Copy each line exactly. Leave nothing out.

▸ **Recorded data**
========

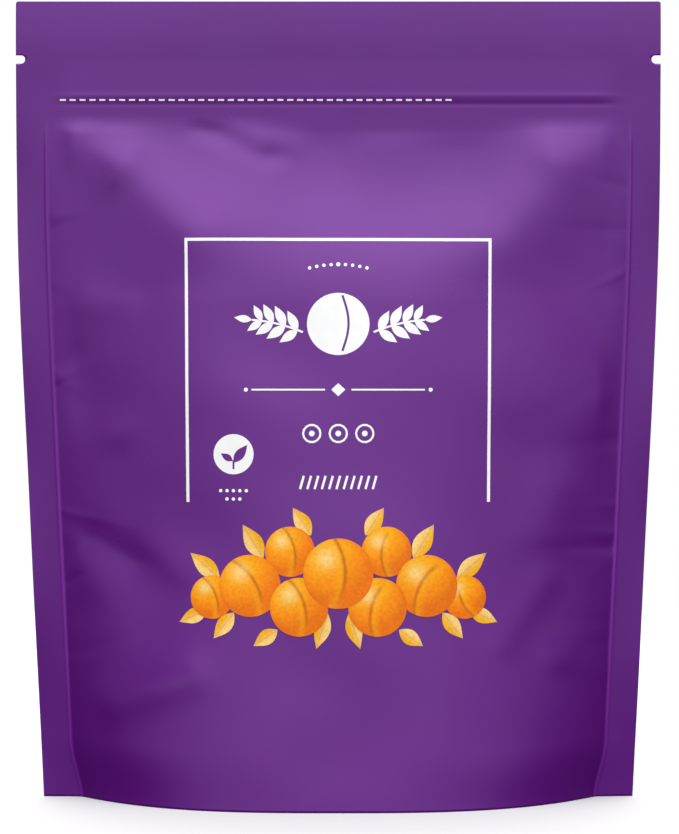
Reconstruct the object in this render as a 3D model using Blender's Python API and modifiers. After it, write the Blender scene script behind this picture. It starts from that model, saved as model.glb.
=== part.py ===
"""A filled stand-up pouch of dried apricots.

Two walls of film are sealed together down both sides and across the top. A folded gusset
closes the base and lets the pouch stand. A press-to-close zip runs under the top seal, tear
notches stand above it, and the fruit lies in a loose pile inside.

Metres, +Z up. The front wall faces -Y. The origin is on the surface that the pouch stands on,
under the middle of its base.
"""

import math

import bmesh
import bpy
import numpy as np
from mathutils import Euler, Vector

# Film and seals
FLAT_WIDTH = 0.160  # of the empty pouch, edge to edge
HEIGHT = 0.197
FILM = 0.0003  # thickness of one wall
SEALED_GAP = 0.0003  # kept between two walls that are sealed together
SIDE_SEAL = 0.0074
FOOT_FLARE = 0.0021  # how much wider the side seals are at the very bottom
FOOT_FLARE_HEIGHT = 0.014
TOP_CORNER = 0.0006

# Taper: the fuller the pouch, the closer its sides come together
TAPER = 0.0505  # by how much half the width narrows for each unit of height downwards
TAPER_TOP = 0.138  # height where it starts
TAPER_EASE = 0.020  # how softly it starts

# Belly: how far the filled walls stand out from the middle plane
BELLY_TOP = 0.1690  # height where the walls meet again, under the zip
BELLY_LEAN = 0.115  # how much deeper the belly gets for each unit of height downwards
BELLY_EASE = 0.006  # how softly that starts
BELLY_SHOULDER = 0.0072  # further depth that it gains in the curve under the zip
BELLY_SHOULDER_DROP = 0.048  # height of that curve
BELLY_ROUND = 2.1  # power of the level section halfway up, 2 for a parabola
FOOT_ROUND = 3.0  # the same at the base, flatter in front and rounder at the sides
FOOT_SPAN = 0.060  # height over which it changes
SHOULDER_ROUND = 5.0  # the same under the zip
SHOULDER_SPAN = (0.124, 0.165)  # heights between which it changes
HEADER_LEAN = 0.0004  # how far the top edge leans back
HEADER_SAG = 0.0003  # how far the film below it leans forwards
HEADER_SAG_SPAN = 0.7  # share of the header's height over which that lean grows

# Zip
ZIP_HEIGHT = 0.1730
ZIP_HALF_LENGTH = 0.0695
ZIP_FADE = 0.03  # share of the belly's width over which the walls close at each end
FLANGE_HALF = 0.0050
FLANGE_SWELL = 0.00035  # how far the flanges push each wall out
FLANGE_SLOPE = 0.0015  # height over which the wall comes back
FLANGE_SLACK = 0.0002
TRACK_HALF = 0.0018
TRACK_SWELL = 0.00075
TRACK_SLOPE = 0.0008

# Tear notches
NOTCH_HEIGHT = 0.1826
NOTCH_DEPTH = 0.0024
NOTCH_RADIUS = 0.00105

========

▸ **Exercise answer**
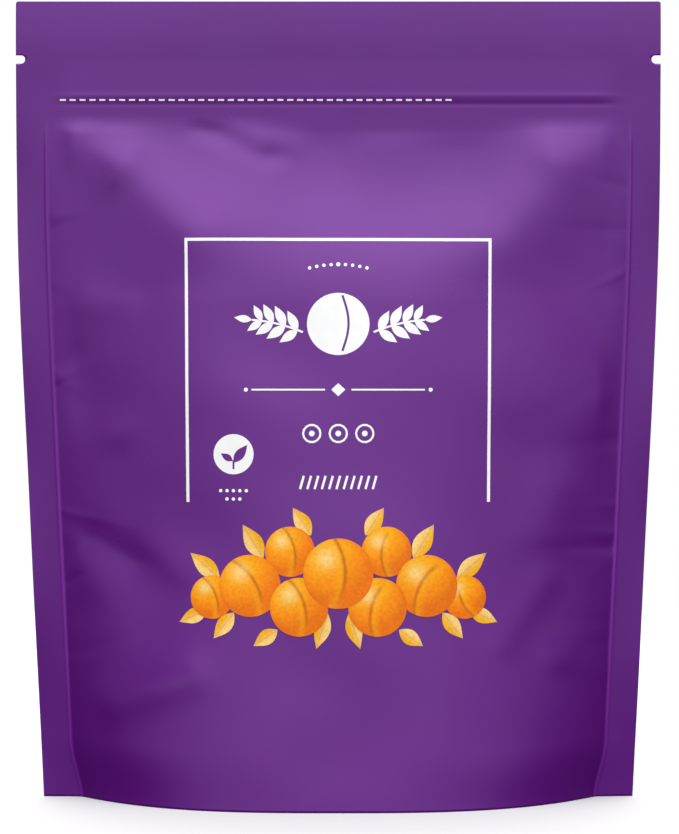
Reconstruct the object in this render as a 3D model using Blender's Python API and modifiers. After it, write the Blender scene script behind this picture. It starts from that model, saved as model.glb.
=== part.py ===
"""A filled stand-up pouch of dried apricots.

Two walls of film are sealed together down both sides and across the top. A folded gusset
closes the base and lets the pouch stand. A press-to-close zip runs under the top seal, tear
notches stand above it, and the fruit lies in a loose pile inside.

Metres, +Z up. The front wall faces -Y. The origin is on the surface that the pouch stands on,
under the middle of its base.
"""

import math

import bmesh
import bpy
import numpy as np
from mathutils import Euler, Vector

# Film and seals
FLAT_WIDTH = 0.160  # of the empty pouch, edge to edge
HEIGHT = 0.197
FILM = 0.0003  # thickness of one wall
SEALED_GAP = 0.0003  # kept between two walls that are sealed together
SIDE_SEAL = 0.0074
FOOT_FLARE = 0.0021  # how much wider the side seals are at the very bottom
FOOT_FLARE_HEIGHT = 0.014
TOP_CORNER = 0.0006

# Taper: the fuller the pouch, the closer its sides come together
TAPER = 0.0505  # by how much half the width narrows for each unit of height downwards
TAPER_TOP = 0.138  # height where it starts
TAPER_EASE = 0.020  # how softly it starts

# Belly: how far the filled walls stand out from the middle plane
BELLY_TOP = 0.1690  # height where the walls meet again, under the zip
BELLY_LEAN = 0.115  # how much deeper the belly gets for each unit of height downwards
BELLY_EASE = 0.006  # how softly that starts
BELLY_SHOULDER = 0.0072  # further depth that it gains in the curve under the zip
BELLY_SHOULDER_DROP = 0.048  # height of that curve
BELLY_ROUND = 2.1  # power of the level section halfway up, 2 for a parabola
FOOT_ROUND = 3.0  # the same at the base, flatter in front and rounder at the sides
FOOT_SPAN = 0.060  # height over which it changes
SHOULDER_ROUND = 5.0  # the same under the zip
SHOULDER_SPAN = (0.124, 0.165)  # heights between which it changes
HEADER_LEAN = 0.0004  # how far the top edge leans back
HEADER_SAG = 0.0003  # how far the film below it leans forwards
HEADER_SAG_SPAN = 0.7  # share of the header's height over which that lean grows

# Zip
ZIP_HEIGHT = 0.1730
ZIP_HALF_LENGTH = 0.0695
ZIP_FADE = 0.03  # share of the belly's width over which the walls close at each end
FLANGE_HALF = 0.0050
FLANGE_SWELL = 0.00035  # how far the flanges push each wall out
FLANGE_SLOPE = 0.0015  # height over which the wall comes back
FLANGE_SLACK = 0.0002
TRACK_HALF = 0.0018
TRACK_SWELL = 0.00075
TRACK_SLOPE = 0.0008

# Tear notches
NOTCH_HEIGHT = 0.1826
NOTCH_DEPTH = 0.0024
NOTCH_RADIUS = 0.00105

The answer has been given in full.